Ocurre de pronto. Y asombra. Uno asoma la cabeza como por casualidad fuera de la curiara y allí está. Un río color té de Jamaica. Transparente y rojo. O, para ser más precisos, una mezcla de rojo y ámbar. Como un otoño en plena selva amazónica, donde no debería haber colores estacionales ni nada parecido. Sólo verdes y exuberancia. Pero aquí está. Y se parece más a una infusión de frutos silvestres (esos que crecen en Europa, jamás aquí en Venezuela) que a una corriente de agua que se abre paso por el macizo guayanés.
Se trata del río Carrao, en el estado Bolívar, camino al Salto Ángel. Aparece cuando se deja atrás el río Churún, justo después de pasar Isla Orquídea. Su nombre es masculino, pero parece una mujer: una diosa indígena sabor a frambuesa y olor a canela. Lo digo porque, además de su color, todo en sus aguas es femenino: su brillo, su transparencia, su meneo entre las piedras, sus orillas rosadas. Sí, tal como lo lee: orillas de cantos rodados y rosados: rosa pálido, rosa gris, rosa rosa, rosa viejo. Y por el remanso de sus orillas hay secretos milenarios en ese silencio de aguas que se aquietan. Secretos de mujer. De esos que se guardan toda una vida y toda una muerte.

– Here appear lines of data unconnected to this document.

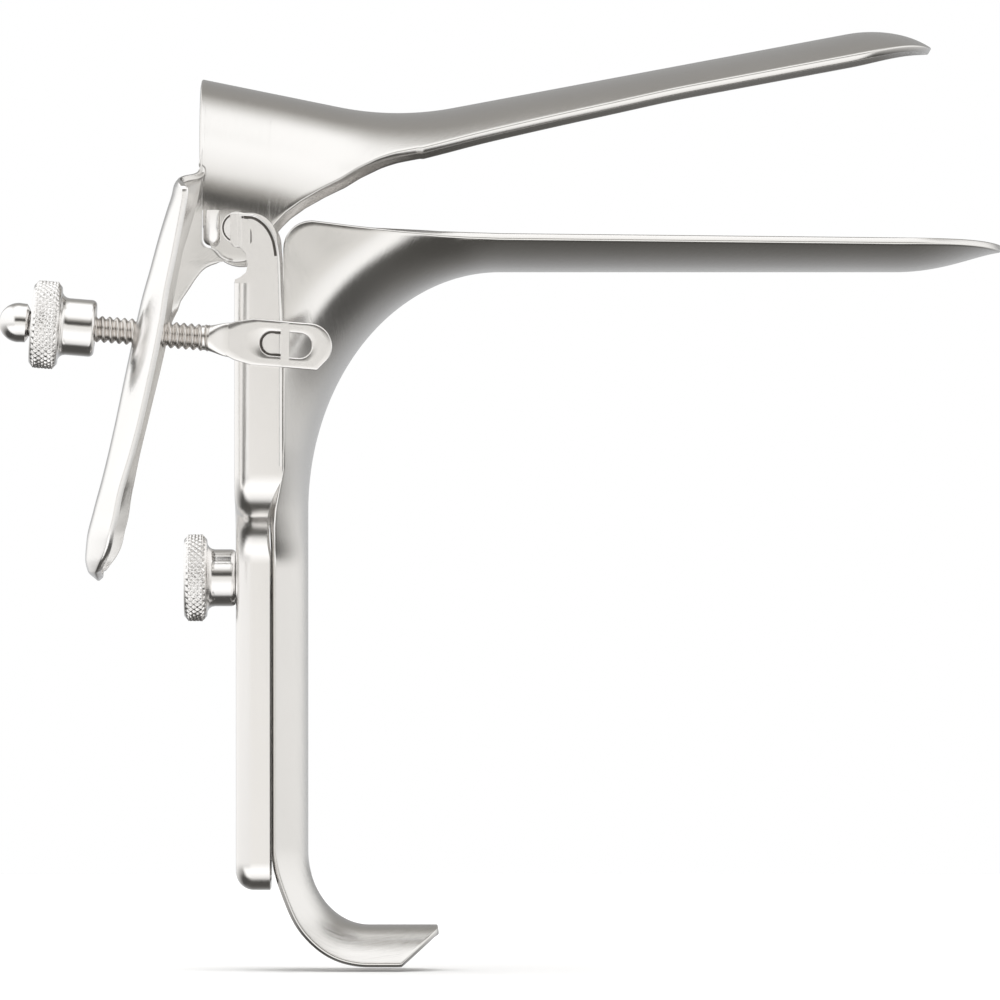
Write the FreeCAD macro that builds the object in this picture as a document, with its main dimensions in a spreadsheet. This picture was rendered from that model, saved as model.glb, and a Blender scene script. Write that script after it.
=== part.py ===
"""Bivalve speculum: two sheet-steel blades, a sliding yoke, a hinge and a screw stop.

The origin is the hinge axis of the upper blade, on the plane of symmetry. +X runs
towards the blade tips, +Z is up and -Y is the side of the thumb lever. Sizes are in
millimetres and come from the sheet "Sizes".
"""

import FreeCAD, Part
import math
import os

import Sketcher
from FreeCAD import Placement, Rotation, Vector

DRIVING_SIZES = {
    # one gauge of steel sheet serves the blades, and one the yoke
    "sheet": 1.1,
    "yoke_sheet": 1.1,
    "running_gap": 0.3,
    # lower blade, measured from the hinge axis
    "lower_tip_x": 109.4,
    "lower_spoon": 15.0,
    "lower_drop": 6.0,
    "lower_depth": 3.7,
    "tip_dip": 0.9,
    "rim_slope": 0.8,
    "blade_half_width": 15.5,
    "throat_x": 37.5,
    "throat_run": 27.6,
    "throat_height": 34.3,
    "throat_half_width": 19.0,
    "throat_depth": 17.2,
    "throat_trim": 2.2,
    "rim_rise": 1.2,
    "rim_corner": 3.8,
    "flare_rear_x": 6.8,
    # handle and hook, one trough with the lower blade
    "handle_half_width": 8.5,
    "handle_depth": 4.5,
    "handle_length": 48.9,
    "hook_run": 8.8,
    "hook_drop": 10.7,
    "hook_reach": 9.6,
    "hook_depth": 5.3,
    # upper blade with its collar and ears
    "collar_rear_x": -5.0,
    "collar_top": 21.7,
    "collar_half_width": 19.6,
    "collar_slope": 11.5,
    "upper_spoon": 11.5,
    "upper_angle": 10.6,
    "upper_depth": 3.4,
    "upper_tip_dip": 0.7,
    "upper_length": 77.5,
    "saddle_x": 22.5,
    "saddle_z": 16.1,
    "saddle_radius": 43.0,
    "ear_lobe": 4.7,
    "ear_lap": 0.4,
    "sweep_foot_run": 0.5,
    "sweep_low_run": 4.2,
    "sweep_low_round": 15.0,
    "sweep_top_run": 10.6,
    "sweep_top_rise": 7.3,
    "sweep_top_round": 13.0,
    "tab_rear_x": -5.0,
    "tab_width": 2.0,
    "tab_top": 2.6,
    "tab_length": 5.4,
    "tab_set": 1.5,
    # thumb lever, one sheet with the near ear
    "lever_angle": 13.5,
    "lever_top": 6.6,
    "lever_length": 58.0,
    "lever_half_width": 9.4,
    "lever_dish": 4.2,
    "web_foot": 13.2,
    "web_bow": 9.8,
    "web_top_rise": 3.0,
    "leaf_edge": 0.7,
    "leaf_shoulder": 6.0,
    "leaf_shoulder_drop": 5.5,
    "leaf_waist": 0.8,
    "leaf_taper": 24.0,
    "leaf_side_round": 60.0,
    "leaf_tip_rise": 3.4,
    "leaf_tip_near": 4.6,
    "leaf_tip_far": 3.6,
    "lever_rear_x": -10.8,
    "lever_curl": 6.0,
    "lever_tip_radius": 6.5,
    "rod_slot_drop": 14.9,
    "rod_slot_height": 5.6,
    "rod_slot_width": 4.7,
    # yoke: two arms and a channel stem
    "arm_front_x": 6.45,
    "arm_rear_x": -0.4,
    "arm_bend": 2.6,
    "arm_top": 2.1,
    "head_round": 3.8,
    "head_run": 4.4,
    "head_lean": 0.75,
    "head_drop": 3.5,
    "head_length": 14.0,
    "notch_top": 2.9,
    "notch_foot": 7.7,
    "notch_round": 2.45,
    "notch_reach": 1.2,
    "aperture_foot": 6.0,
    "stem_sweep": 14.0,
    "flange_reach": 4.8,
    "shoulder_top": 35.0,
    "stem_top": 48.0,
    "stem_half_width": 9.4,
    "stem_front_x": 4.5,
    "yoke_bottom": 94.8,
    "foot_round": 4.0,
    "stud_slot_length": 41.0,
    # hinge
    "pivot_radius": 2.3,
    "pivot_clearance": 0.06,
    "head_lip": 0.8,
    "shank_radius": 1.5,
    "stud_head": 0.8,
    # adjusting rod and its pieces, measured along the rod from the lug
    "rod_angle": 4.7,
    "lug_x": 6.9,
    "lug_drop": 16.65,
    "rod_radius": 1.9,
    "link_length": 10.9,
    "link_nose": 6.7,
    "link_corner": 2.4,
    "link_bevel_run": 3.2,
    "link_bevel_rise": 1.1,
    "link_flare": 3.6,
    "link_flare_round": 14.0,
    "neck_length": 3.0,
    "link_half_height": 3.3,
    "link_thickness": 1.2,
    "link_slot_rear": 3.6,
    "link_slot_front": 3.8,
    "link_slot_height": 3.5,
    "lug_thickness": 1.2,
    "lug_neck": 3.1,
    "lug_head": 6.0,
    "rod_end": 38.0,
    "stop_rear": 36.9,
    "stop_length": 3.9,
    "stop_radius": 2.8,
    "nut_rear": 36.2,
    "nut_length": 9.1,
    "nut_rim_width": 4.0,
    "nut_rim_radius": 6.25,
    "nut_hub_radius": 4.05,
    "thread_clearance": 0.06,
    "rim_bevel": 0.55,
    "hub_fillet": 0.9,
    "hub_round": 0.6,
    # locking screw
    "lock_drop": 50.0,
    "lock_radius": 1.8,
    "lock_nut_length": 7.5,
    "lock_rim_width": 3.3,
    "lock_rim_radius": 6.25,
    "lock_hub_radius": 4.1,
    "lock_head_radius": 3.6,
    "lock_head_height": 1.4,
    "slot_clearance": 0.25,
    # how far the outline of a cut runs past the sheet
    "overrun": 12.0,
}

DERIVED_SIZES = {
    # the arms clear the ears by the running gap
    "arm_half_width": "collar_half_width + running_gap + yoke_sheet",
}


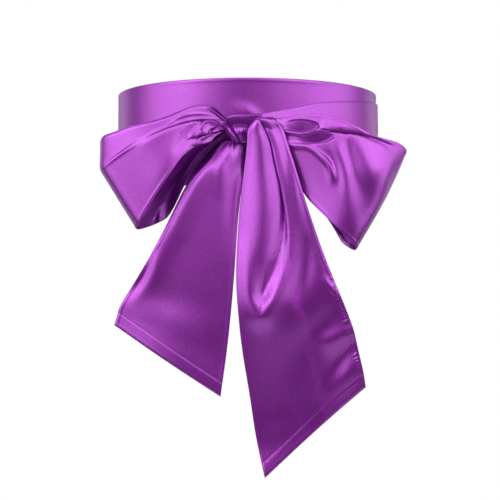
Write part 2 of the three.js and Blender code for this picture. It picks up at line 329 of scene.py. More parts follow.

Tiene ese color por los taninos que producen las hojas que caen en el río y se descomponen. También porque es una mujer, tiene que serlo. Y sus aguas de té son el preludio de los novecientos setenta y nueve metros de torrente vertical con los que el aviador estadounidense Jimmy Ángel se encontró el nueve de octubre de 1937. Mientras se navega, aparece a mano izquierda una montaña con forma de silla de montar: el Wei Tüpü. Porque tüpü significa tepuy en lengua indígena pemón. Luego, a mano derecha, el Auyantepui. Por último, unas piedras grandes, grandísimas. De esas que llaman peñas en vez de piedras. Con formas de yunque, platillos voladores y proyectiles.
Hasta que se deja ver.
Ahí está. El precipicio de agua que los indígenas pemones llaman Kerepakupai Merú, y que significa “caída desde el lugar más profundo”. Una caída cuyo único propósito es fluir y caer. Precipitarse sin descanso. Todos los días, todo el tiempo. Cuando está caudaloso y cuando está prácticamente seco por la falta de lluvia, como ahora. Fluir y caer. Desde lo más profundo hacia lo más profundo. Y por siempre, rodeado de té.